> EXERCISE DIRECTIONS: Emit the exact text of every line from the line with "const towel = new THREE.Group();" to the line with "bpy.data.objects.remove(obj)", both ends included. No other output is expected.

> SUPPLIED MATERIAL:

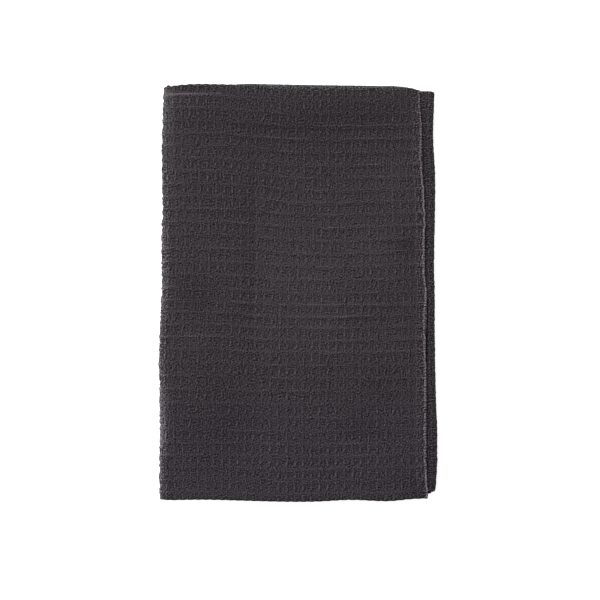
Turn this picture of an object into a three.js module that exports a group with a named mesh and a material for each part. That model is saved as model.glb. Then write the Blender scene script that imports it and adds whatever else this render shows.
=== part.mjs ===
import * as THREE from 'three';

// A waffle-weave sauna towel, folded for the shelf. It is one rectangle of cloth. First it is doubled
// along its length, which puts one long fold at the back and the two selvages at the front. Then it is
// folded crosswise into six panels: the outer end wraps the pile as a top flap, and every panel turns
// into the next at the spine on the left or at the folds on the right.
// Millimetres, +Z up, X across the panels, Y from the selvages to the long fold.

// The cloth and how close its layers lie
const clothThickness = 1.5;
const layerGap = 0.4;
const doubledThickness = 2 * clothThickness + layerGap;
const panelPitch = doubledThickness + layerGap;
const panelCount = 6;
const pileHeight = panelCount * panelPitch - layerGap;
const halfDoubled = doubledThickness / 2;

// The outline seen from above: how far each edge lies from the middle of the towel, along its length
const spineEdge = [
  { y: 188, x: -121.0 },
  { y: 150, x: -122.6 },
  { y: 70, x: -123.0 },
  { y: 34, x: -124.2 },
  { y: 7, x: -123.3 },
  { y: -57, x: -125.6 },
  { y: -93, x: -126.0 },
  { y: -125, x: -124.9 },
  { y: -161, x: -126.0 },
  { y: -188, x: -125.2 },
];
const foldedEdge = [
  { y: 182, x: 123.2 },
  { y: 143, x: 121.8 },
  { y: 102, x: 123.8 },
  { y: 20, x: 122.6 },
  { y: -34, x: 123.7 },
  { y: -134, x: 126.0 },
  { y: -170, x: 125.3 },
  { y: -177, x: 124.3 },
  { y: -181, x: 120.8 },
];
const flapEdge = [
  { y: 182, x: 110.0 },
  { y: 120, x: 111.7 },
  { y: 66, x: 115.3 },
  { y: 30, x: 114.4 },
  { y: 2, x: 116.0 },
  { y: -60, x: 115.5 },
  { y: -150, x: 116.0 },
  { y: -187, x: 117.4 },
];
const flapBack = [
  { x: -122, y: 184.6 },
  { x: -115, y: 187.6 },
  { x: -94, y: 189.3 },
  { x: -56, y: 189.1 },
  { x: 15, y: 187.5 },
  { x: 58, y: 187.5 },
  { x: 91, y: 186.5 },
  { x: 103, y: 185.3 },
  { x: 113, y: 181.8 },
];
const flapFront = [
  { x: -122, y: -187.8 },
  { x: -83, y: -187.4 },
  { x: -12, y: -189.5 },
  { x: 15, y: -189.4 },
  { x: 47, y: -187.6 },
  { x: 80, y: -188.7 },
  { x: 102, y: -186.9 },
  { x: 117, y: -186.4 },
];

// The panels in the order of the cloth, from the flap to the hidden inner end. Level 1 lies on the
// shelf, and facing says whether the cloth's outer face looks up (1) or down (-1) there. The panels
// under the flap draw in towards the folded edge: back is the y of the long fold and front that of the
// selvages, at the spine and at the folded edge.
const flapLevel = 6;
const innermostLevel = 3;
const panels = [
  { level: flapLevel, facing: 1 },
  { level: 1, facing: -1, spineBack: 185.5, foldBack: 182.6, spineFront: -186.5, foldFront: -181.2 },
  { level: 2, facing: 1, spineBack: 184.0, foldBack: 182.2, spineFront: -185.0, foldFront: -180.6 },
  { level: 5, facing: -1, spineBack: 185.0, foldBack: 181.5, spineFront: -186.0, foldFront: -180.8 },
  { level: 4, facing: 1, spineBack: 183.5, foldBack: 181.0, spineFront: -184.5, foldFront: -180.2 },
  { level: innermostLevel, facing: -1, spineBack: 183, foldBack: 181.4, spineFront: -184, foldFront: -181 },
];

// Soft swells and hollows of the pile, from the way it was pressed by hand
const swells = [
  { x: -70, y: 60, reachX: 55, reachY: 90, rise: 0.9 },
  { x: -37, y: 25, reachX: 13, reachY: 110, rise: -0.8 },
  { x: 30, y: -60, reachX: 60, reachY: 80, rise: 0.8 },
  { x: 62, y: -126, reachX: 26, reachY: 34, rise: -0.7 },
  { x: 118, y: 186, reachX: 20, reachY: 14, rise: -4.0 },
  { x: 120, y: -184, reachX: 14, reachY: 12, rise: -2.4 },
  { x: -120, y: 186, reachX: 16, reachY: 12, rise: -1.6 },
];

// How far the hidden inner end and the under sheet's selvage stop short of the edges over them
const innerEndSetback = 3;
const underSelvageSetback = 1.6;

// How finely each stretch is divided; the length is divided at shares from the selvages to the long fold
const flapSteps = 13;
const panelSteps = 7;
const foldSteps = 6;
const spineSteps = [11, 8, 6];
const lengthStations = [0, 0.012, 0.05, 0.15, 0.3, 0.45, 0.6, 0.74, 0.86, 0.94, 0.98, 1];
const backTurnSteps = 5;

const mix = (from, to, share) => from + (to - from) * share;

// A smooth curve through the rows of a table, held at its end values beyond them
function alongTable(rows, along, value, at) {
  const sorted = rows[0][along] < rows[1][along] ? rows : [...rows].reverse();
  const last = sorted.length - 1;
  if (at <= sorted[0][along]) return sorted[0][value];
  if (at >= sorted[last][along]) return sorted[last][value];
  const i = sorted.findIndex((row) => row[along] > at) - 1;
  const slope = (k) => {
    const before = sorted[Math.max(k - 1, 0)];
    const after = sorted[Math.min(k + 1, last)];
    return (after[value] - before[value]) / (after[along] - before[along]);
  };
  const span = sorted[i + 1][along] - sorted[i][along];
  const t = (at - sorted[i][along]) / span;
  const t2 = t * t;
  const t3 = t2 * t;
  return sorted[i][value] * (2 * t3 - 3 * t2 + 1)
    + slope(i) * span * (t3 - 2 * t2 + t)
    + sorted[i + 1][value] * (3 * t2 - 2 * t3)
    + slope(i + 1) * span * (t3 - t2);
}

// Where the panels turn, at a given y
const outerSpineRadius = pileHeight / 2;
const foldRadius = panelPitch / 2 + halfDoubled;
const levelHeight = (level) => halfDoubled + (level - 1) * panelPitch;
const spineCentre = (y) => alongTable(spineEdge, 'y', 'x', y) + outerSpineRadius;

function panelEnd(panel, y) {
  if (panel.level === flapLevel) return alongTable(flapEdge, 'y', 'x', y);
  const foldCentre = alongTable(foldedEdge, 'y', 'x', y) - foldRadius;
  return panel.level === innermostLevel ? foldCentre - innerEndSetback : foldCentre;
}

// One step of the way along a panel, at a share of its width from the spine to its end. Its place is a
// point of the doubled cloth's middle plane, and facing is the way the cloth's outer face looks there.
function flatStep(panel, share) {
  const z = levelHeight(panel.level);
  return {
    panel,
    share,
    place: (spineX, endX) => ({ x: mix(spineX, endX, share), z }),
    facing: { x: 0, z: panel.facing },
  };
}

// The steps of a half-round turn from one panel into the next, at the spine or at the folded edge
function turnSteps(panel, nextPanel, atSpine, steps) {
  const fromZ = levelHeight(panel.level);
  const toZ = levelHeight(nextPanel.level);
  const radius = Math.abs(toZ - fromZ) / 2;
  const start = Math.sign(fromZ - toZ);
  const outwards = panel.facing * start;
  return Array.from({ length: steps - 1 }, (_, i) => {
    const turned = (i + 1) / steps;
    const across = (atSpine ? -1 : 1) * Math.sin(Math.PI * turned);
    const up = start * Math.cos(Math.PI * turned);
    return {
      panel,
      nextPanel,
      turned,
      share: atSpine ? 0 : 1,
      place: (spineX, endX) => ({
        x: (atSpine ? spineX : endX) + radius * across,
        z: (fromZ + toZ) / 2 + radius * up,
      }),
      facing: { x: outwards * across, z: outwards * up },
    };
  });
}

// The whole way from the flap's free end to the hidden inner end
function foldingWay() {
  return panels.flatMap((panel, index) => {
    const towardsSpine = index % 2 === 0;
    const steps = panel.level === flapLevel ? flapSteps : panelSteps;
    const flat = Array.from({ length: steps + 1 }, (_, i) => (
      flatStep(panel, towardsSpine ? 1 - i / steps : i / steps)
    ));
    if (index === panels.length - 1) return flat;
    const turnCount = towardsSpine ? spineSteps[index / 2] : foldSteps;
    return [...flat, ...turnSteps(panel, panels[index + 1], towardsSpine, turnCount)];
  });
}

// The y of a panel's long fold and of its selvages at a share of the way from the spine to its end
function panelEdges(panel, share) {
  if (panel.level === flapLevel) {
    const x = mix(spineCentre(0), panelEnd(panel, 0), share);
    return { back: alongTable(flapBack, 'x', 'y', x), front: alongTable(flapFront, 'x', 'y', x) };
  }
  return {
    back: mix(panel.spineBack, panel.foldBack, share),
    front: mix(panel.spineFront, panel.foldFront, share),
  };
}

function stepEdges(step) {
  const edges = panelEdges(step.panel, step.share);
  if (!step.nextPanel) return edges;
  const next = panelEdges(step.nextPanel, step.share);
  return { back: mix(edges.back, next.back, step.turned), front: mix(edges.front, next.front, step.turned) };
}

// The doubled cloth's section: a closed ring of stations, out over both sheets' faces and back along
// their inner faces. A station has the share of the way from the selvages to the long fold, its reach
// past the centre of that fold, its height off the middle plane, and whether it is on the under sheet.
function doubledSection() {
  const out = (radius) => [
    ...lengthStations.map((along) => ({ along, reach: 0, off: radius, under: false })),
    ...Array.from({ length: backTurnSteps - 1 }, (_, i) => {
      const angle = Math.PI * (0.5 - (i + 1) / backTurnSteps);
      return { along: 1, reach: radius * Math.cos(angle), off: radius * Math.sin(angle), under: angle < 0 };
    }),
    ...lengthStations.map((_, i) => lengthStations[lengthStations.length - 1 - i])
      .map((along) => ({ along, reach: 0, off: -radius, under: true })),
  ];
  return [...out(halfDoubled), ...out(layerGap / 2).reverse()];
}

function swellAt(x, y) {
  return swells.reduce((sum, swell) => {
    const across = (x - swell.x) / swell.reachX;
    const along = (y - swell.y) / swell.reachY;
    return sum + swell.rise * Math.exp(-across * across - along * along);
  }, 0);
}

function towelPoint(step, station) {
  const edges = stepEdges(step);
  const front = edges.front + (station.under ? underSelvageSetback : 0);
  const y = mix(front, edges.back - halfDoubled, station.along) + station.reach;
  const middle = step.place(spineCentre(y), panelEnd(step.panel, y));
  const x = middle.x + station.off * step.facing.x;
  const z = middle.z + station.off * step.facing.z;
  return [x, y, z * (1 + swellAt(x, y) / pileHeight)];
}

function towelGeometry() {
  const way = foldingWay();
  const section = doubledSection();
  const ring = section.length;
  const positions = way.flatMap((step) => section.flatMap((station) => towelPoint(step, station)));
  const indices = [];
  const addQuad = (a, b, c, d) => indices.push(a, b, c, a, c, d);
  for (let i = 0; i < way.length - 1; i += 1) {
    for (let k = 0; k < ring; k += 1) {
      const here = i * ring + k;
      const beside = i * ring + ((k + 1) % ring);
      addQuad(here, beside, beside + ring, here + ring);
    }
  }
  // The two hemmed ends close the cloth's thickness, from the outer faces to the inner ones
  const farEnd = (way.length - 1) * ring;
  for (let k = 0; k < ring / 2 - 1; k += 1) {
    const outer = [k, k + 1];
    const inner = [ring - 1 - k, ring - 2 - k];
    addQuad(outer[1], outer[0], inner[0], inner[1]);
    addQuad(farEnd + outer[0], farEnd + outer[1], farEnd + inner[1], farEnd + inner[0]);
  }
  const geometry = new THREE.BufferGeometry();
  geometry.setAttribute('position', new THREE.Float32BufferAttribute(positions, 3));
  geometry.setIndex(indices);
  geometry.computeBoundingBox();
  const middle = geometry.boundingBox.getCenter(new THREE.Vector3());
  geometry.translate(-middle.x, -middle.y, 0);
  geometry.computeVertexNormals();
  return geometry;
}

const charcoalCotton = new THREE.MeshStandardMaterial({
  color: new THREE.Color('rgb(59, 54, 59)'),
  roughness: 0.95,
  metalness: 0,
});

const towel = new THREE.Group();
const cloth = new THREE.Mesh(towelGeometry(), charcoalCotton);
cloth.name = 'towel_cloth';
towel.add(cloth);

export default towel;
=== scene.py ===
import math
import bpy
import numpy as np
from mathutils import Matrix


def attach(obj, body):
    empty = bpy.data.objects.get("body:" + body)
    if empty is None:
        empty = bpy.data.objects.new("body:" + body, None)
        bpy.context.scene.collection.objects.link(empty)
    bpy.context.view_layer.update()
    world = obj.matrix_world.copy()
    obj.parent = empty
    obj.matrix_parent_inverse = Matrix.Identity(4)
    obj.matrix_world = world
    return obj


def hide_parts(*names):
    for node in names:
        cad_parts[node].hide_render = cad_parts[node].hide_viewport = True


# A waffle-weave sauna towel, folded for the shelf: one cloth, doubled along its length and then folded
# crosswise into six panels. Sizes in the dictionaries are millimetres, the scene is in metres.

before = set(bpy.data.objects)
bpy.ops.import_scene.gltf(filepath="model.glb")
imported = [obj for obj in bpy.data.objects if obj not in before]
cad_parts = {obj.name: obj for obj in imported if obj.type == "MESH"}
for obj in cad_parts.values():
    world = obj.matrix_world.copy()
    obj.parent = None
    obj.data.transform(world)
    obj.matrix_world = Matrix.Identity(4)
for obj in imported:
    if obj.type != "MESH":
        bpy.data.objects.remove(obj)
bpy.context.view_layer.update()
mm = 0.001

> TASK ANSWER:
const towel = new THREE.Group();
const cloth = new THREE.Mesh(towelGeometry(), charcoalCotton);
cloth.name = 'towel_cloth';
towel.add(cloth);

export default towel;
=== scene.py ===
import math
import bpy
import numpy as np
from mathutils import Matrix


def attach(obj, body):
    empty = bpy.data.objects.get("body:" + body)
    if empty is None:
        empty = bpy.data.objects.new("body:" + body, None)
        bpy.context.scene.collection.objects.link(empty)
    bpy.context.view_layer.update()
    world = obj.matrix_world.copy()
    obj.parent = empty
    obj.matrix_parent_inverse = Matrix.Identity(4)
    obj.matrix_world = world
    return obj


def hide_parts(*names):
    for node in names:
        cad_parts[node].hide_render = cad_parts[node].hide_viewport = True


# A waffle-weave sauna towel, folded for the shelf: one cloth, doubled along its length and then folded
# crosswise into six panels. Sizes in the dictionaries are millimetres, the scene is in metres.

before = set(bpy.data.objects)
bpy.ops.import_scene.gltf(filepath="model.glb")
imported = [obj for obj in bpy.data.objects if obj not in before]
cad_parts = {obj.name: obj for obj in imported if obj.type == "MESH"}
for obj in cad_parts.values():
    world = obj.matrix_world.copy()
    obj.parent = None
    obj.data.transform(world)
    obj.matrix_world = Matrix.Identity(4)
for obj in imported:
    if obj.type != "MESH":
        bpy.data.objects.remove(obj)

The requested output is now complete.